What the task asks = Write the material out again in full, exactly.

* start Provided material *

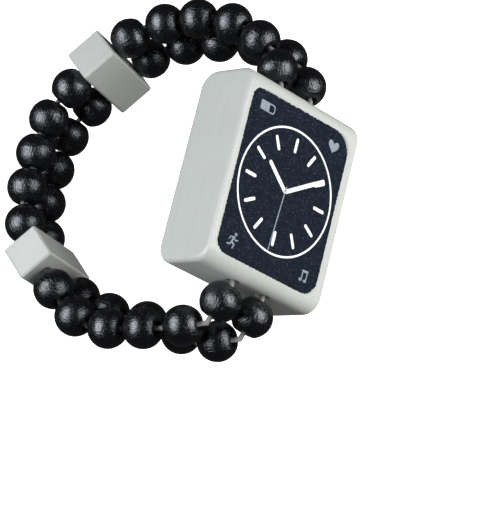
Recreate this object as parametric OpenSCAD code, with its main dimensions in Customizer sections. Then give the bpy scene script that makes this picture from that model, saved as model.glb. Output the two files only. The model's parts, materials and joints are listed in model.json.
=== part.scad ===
// Reversible wooden toy wristwatch on two strands of beads, in millimetres.
// X points to 3 o'clock, Y to 12 o'clock and Z out of the dial.
// The origin is the centre of the face that lies on the wrist.

/* [Block] */
// Width of the wooden block, from 9 to 3 o'clock
block_w = 30.6; // [26:0.2:36]
// Height of the block, from 6 to 12 o'clock
block_h = 39; // [34:0.5:46]
// Thickness of the block, from face to face
block_t = 13.8; // [11:0.2:18]
// Radius of the rounded 12 and 6 o'clock ends, seen from the side
end_round = 3.2; // [2:0.2:4]
// Rounding of the edges beside the 9 and 3 o'clock sides
edge_round = 1.2; // [0.6:0.1:1.8]
// Spacing of the two holes for the elastic
hole_spacing = 8.3; // [8.1:0.1:10]
// Depth of the holes' axes below the dial
hole_depth = 4.1; // [3:0.1:6.9]
// Countersink at each mouth of a hole
hole_ease = 0.3; // [0.1:0.05:0.5]

/* [Printed panels] */
// Wood left bare beside each dark panel
panel_margin = 1.9; // [1.6:0.1:3]
// Wood left bare above and below each dark panel
panel_end_margin = 3; // [2.8:0.1:5]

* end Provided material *

Worked solution =
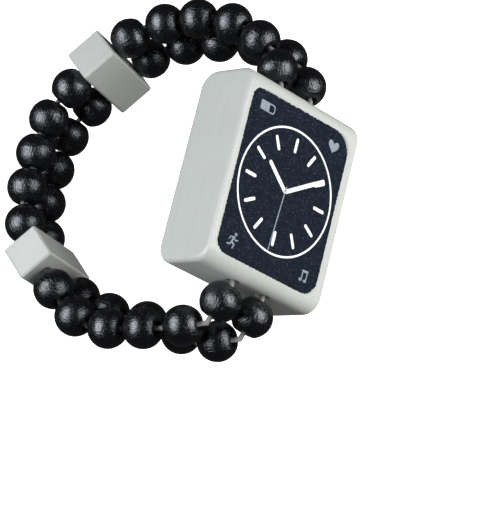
Recreate this object as parametric OpenSCAD code, with its main dimensions in Customizer sections. Then give the bpy scene script that makes this picture from that model, saved as model.glb. Output the two files only. The model's parts, materials and joints are listed in model.json.
=== part.scad ===
// Reversible wooden toy wristwatch on two strands of beads, in millimetres.
// X points to 3 o'clock, Y to 12 o'clock and Z out of the dial.
// The origin is the centre of the face that lies on the wrist.

/* [Block] */
// Width of the wooden block, from 9 to 3 o'clock
block_w = 30.6; // [26:0.2:36]
// Height of the block, from 6 to 12 o'clock
block_h = 39; // [34:0.5:46]
// Thickness of the block, from face to face
block_t = 13.8; // [11:0.2:18]
// Radius of the rounded 12 and 6 o'clock ends, seen from the side
end_round = 3.2; // [2:0.2:4]
// Rounding of the edges beside the 9 and 3 o'clock sides
edge_round = 1.2; // [0.6:0.1:1.8]
// Spacing of the two holes for the elastic
hole_spacing = 8.3; // [8.1:0.1:10]
// Depth of the holes' axes below the dial
hole_depth = 4.1; // [3:0.1:6.9]
// Countersink at each mouth of a hole
hole_ease = 0.3; // [0.1:0.05:0.5]

/* [Printed panels] */
// Wood left bare beside each dark panel
panel_margin = 1.9; // [1.6:0.1:3]
// Wood left bare above and below each dark panel
panel_end_margin = 3; // [2.8:0.1:5]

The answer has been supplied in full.